Three brilliant concerts thus far have given the public opportunity to test the inner value of the new hall. Outside it is a decided ornament, with no architectural ambition above the standard of what are called our first class structures, but advertising most handsomely on its marble front the liberal taste and wealth of its princely owners.

Two hearings of the best singers have almost satisfied every one that the building is a rare acoustic success, and this favorable opinion will undoubtedly be confirmed many times over when the structure has ceased to be altogether new, and the walls have dried and hardened. As to the capacity and actual accommodation of the hall there can be but one word of praise. No hall in the city will seat so many persons comfortably; and though at first judgment its two balconies have been objected to as questionably circumstanced, we think it will be found that no places in the house afford clearer acoustic enjoyment. In building their galleries the Messrs. Steinway appear to have carefully avoided the one great defect of the seats in the Academy of Music, which so often deprive a third of the listeners of a view of the stage. In every part of the Steinway Hall, even to the remotest seat of its large extension-room and galleries, an unobstructed view of the stage is unavoidable. We should be glad to see the organ placed in a deeper and further recess than one of the corners of the stage, which would not be too large for the amplitude of the musical objects to which the Hall might yet be devoted if the organ were removed. We shall have more to say of the Hall when it has been made cheerful by the costly embellishment which its owners design. Meanwhile, we are content in saying that it is practically the best Hall for concerts that the city now possesses.
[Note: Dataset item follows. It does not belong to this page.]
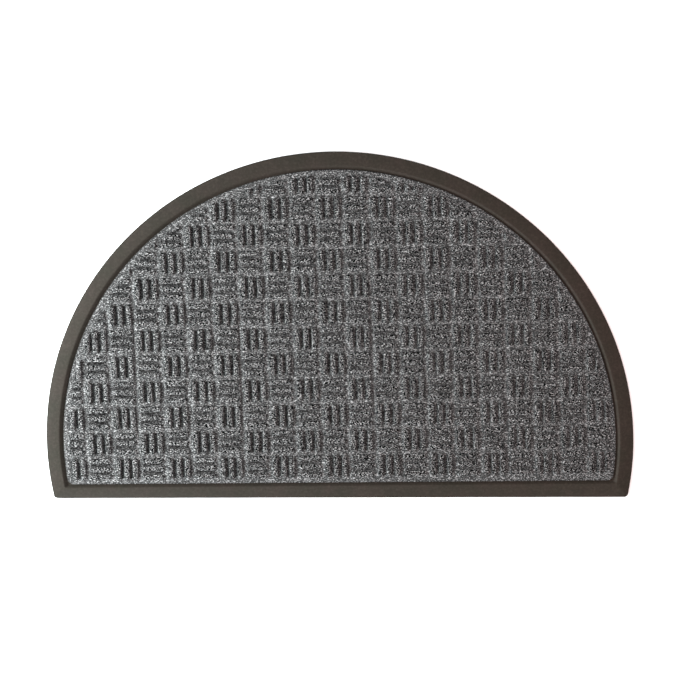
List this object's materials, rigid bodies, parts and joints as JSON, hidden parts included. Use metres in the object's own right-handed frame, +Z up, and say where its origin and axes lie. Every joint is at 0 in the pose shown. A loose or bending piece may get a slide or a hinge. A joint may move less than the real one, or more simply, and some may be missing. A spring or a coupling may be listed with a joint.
{
  "type": "half-round floor mat",
  "caption": "Half-round doormat: a moulded rubber tray with a sloped border holds a grey needle-felt insert pressed with a basket pattern of raised bars.",
  "frame": {"origin": "on the floor, under the middle of the mat's bounding box", "axes": "+X along the straight edge, +Y from the straight edge to the arc, +Z up"},
  "size_m": [0.75, 0.45, 0.0079],
  "materials": {
    "rubber": "dark brownish grey, satin, finely grained",
    "felt": "heather grey needle-felt, matt"
  },
  "bodies": {
    "root": {"rubber_tray": "rubber", "felt_insert": "felt"}
  },
  "joints": []
}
The Bateman Concerts during the past week have proved a distinguished artistic success. It is the strongest company organized for concert purposes only that has visited America since Jenny Lind and her party. All the members are excellent artists, some of them of the highest rank. Mlle. Parepa is, in every respect, one of the most accomplished vocalists that ever graced our concert rooms. Her voice is of the noblest and purest quality, and in all the graces of the vocal art she presents a perfection but rarely achieved in our day. We look upon it as a privilege to listen to so thorough and admirable an artist. Brignoli, Mills and the other artists support her well, and their united efforts present an entertainment which should always command crowded audiences.”